Responding to Mason’s comments, Rep. Craig Hickman, D-Winthrop, said voting “is such a precious fundamental right that I don’t want there to be any barrier to that for citizens who are eligible.” Hickman, who is black, stressed that he was not impugning the motives of any supporters of this particular bill but said voter ID laws have been used historically in other states to disproportionately exclude minority voters, adding that “this is one of the ways that racism shows itself in our society.”

“It doesn’t protect against the fraud that does exist,” said Hickman. “On its face from 30,000 feet, it makes sense. But how it is implemented and applied is discriminatory. And it doesn’t just discriminate against people of color. It discriminates against all sorts of white people who cannot get an ID for whatever reason.”

Courts have offered mixed verdicts on other states’ voter ID laws. While the U.S. Supreme Court upheld an Indiana law in 2008, a federal appeals ruled North Carolina’s voter ID law violated the Constitution’s equal protection clause and had a discriminatory impact on black voters.

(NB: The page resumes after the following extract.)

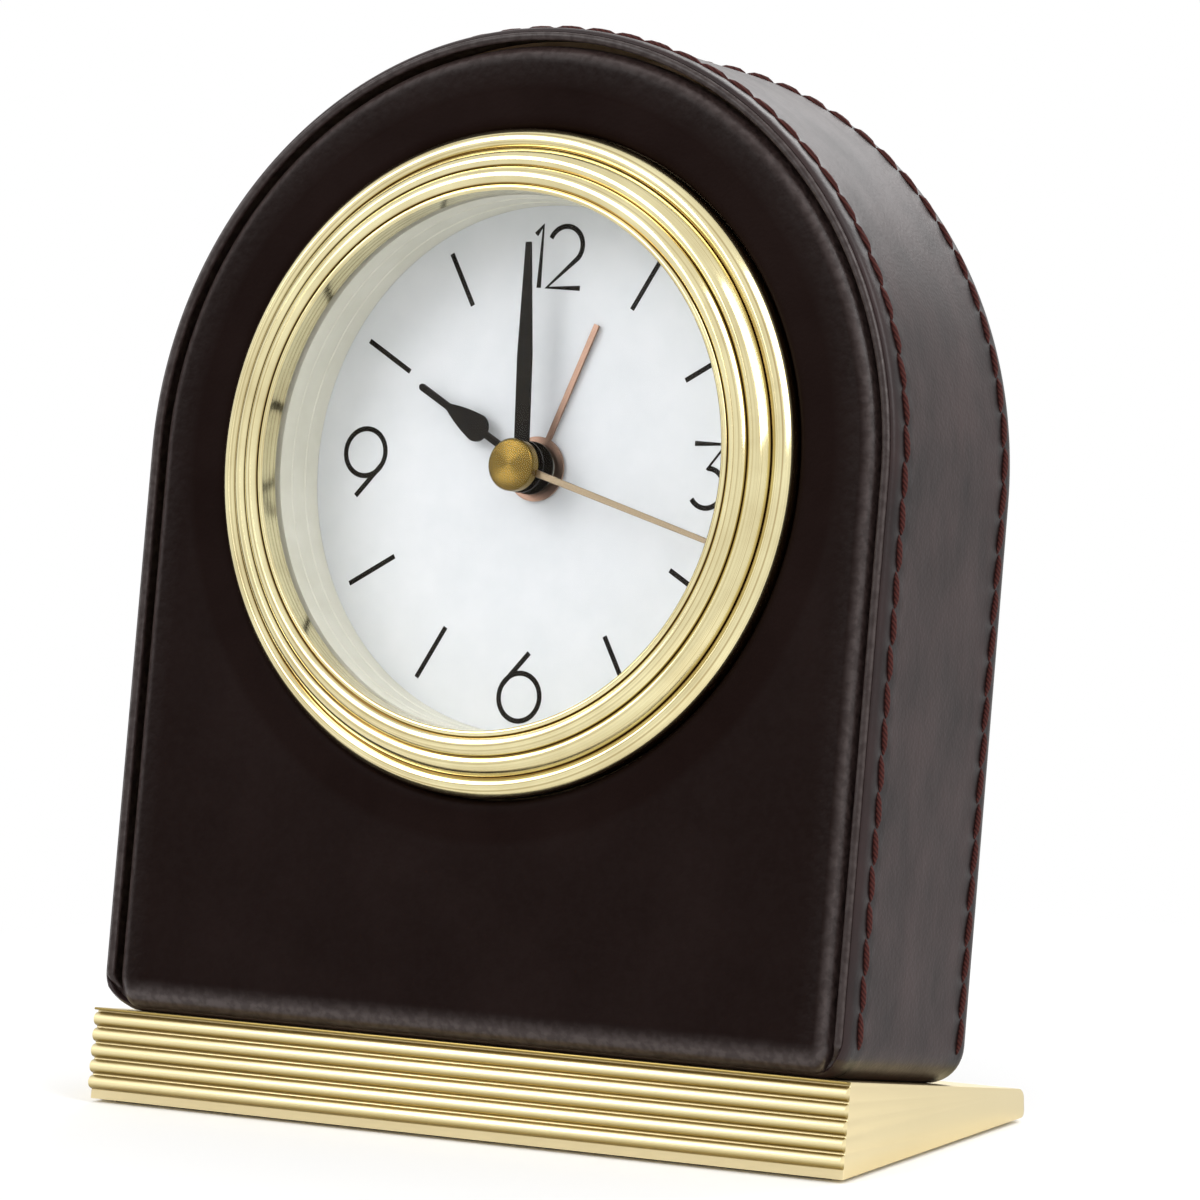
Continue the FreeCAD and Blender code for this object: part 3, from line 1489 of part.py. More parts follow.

Secretary of State Matt Dunlap’s office also opposed L.D. 121. During testimony last month, Deputy Secretary of State Julie Flynn said she was unaware of any evidence being presented of voter impersonation at the polls in Maine during her 22 years with the agency. And during the 2009 and 2010 elections, 238 of 240 suspected cases of “dual voting” were proved to have been the result of human error. Flynn also estimated that it would cost the state roughly $581,000 to provide free, non-driver identification cards to the more than 200,000 registered voters who could not be matched with a current driver’s license.

The bill’s sponsor Rep. Bradlee Farrin, R-Norridgewock, said he appreciated the committee’s civil discussion on a controversial topic.

“We come from different places, but we agree to have the conversation,” Farrin said. “And that is what makes this country great.”


Meanwhile, the public campaign financing system created by the Maine Clean Election Act also has become an increasingly partisan issue, as demonstrated by Friday’s 6-6 vote. This is despite the fact that lawmakers from both parties use the system to pay for their legislative campaigns.

L.D. 300 would have eliminated public campaign financing for future gubernatorial races in order to reduce the potential cost to taxpayers, who subsidize some but not all of the “clean elections” program. Clean elections candidates receive campaign funds from the program in exchange for not accepting donations from individuals or outside organizations, other than the minimum number of $5 “qualifying” donations needed to join the program.

Since 2002, 78 candidates have registered to run for governor but only 10 qualified as clean election candidates. None of those were elected.

Changes made by voters during a 2015 statewide referendum mean that anyone running as a clean elections gubernatorial candidate in 2018 could receive up to $1 million during the primary election and up to $2 million during the general election.

Jonathan Wayne, executive director of the Maine Commission on Governmental Ethics and Election Practices, said the commission would like to be prepared for four primary candidates and two general election candidates participating in the clean elections program during the 2018 gubernatorial race.

The commission, which administers the clean elections program, is requesting that lawmakers advance $3 million in 2019 funding to the 2018 election cycle to help cover the anticipated costs of the gubernatorial election. Additionally, the Ethics Commission is seeking an allocation of $1.7 million – money that advocates point out was siphoned out of the Maine Clean Election Fund by lawmakers for other budget items in 2015.

“I think that is going to be a real hard sell because there are a lot of opinions in the State House about whether this is worth the financial investment to pay for candidates for governor,” Wayne told commissioners on Friday.

Andrew Bossie, executive director of Maine Citizens for Clean Elections, said after Friday’s 6-6 vote on L.D. 300 that lawmakers should respect the will of voters who have repeatedly embraced the public campaign financing system during ballot initiatives.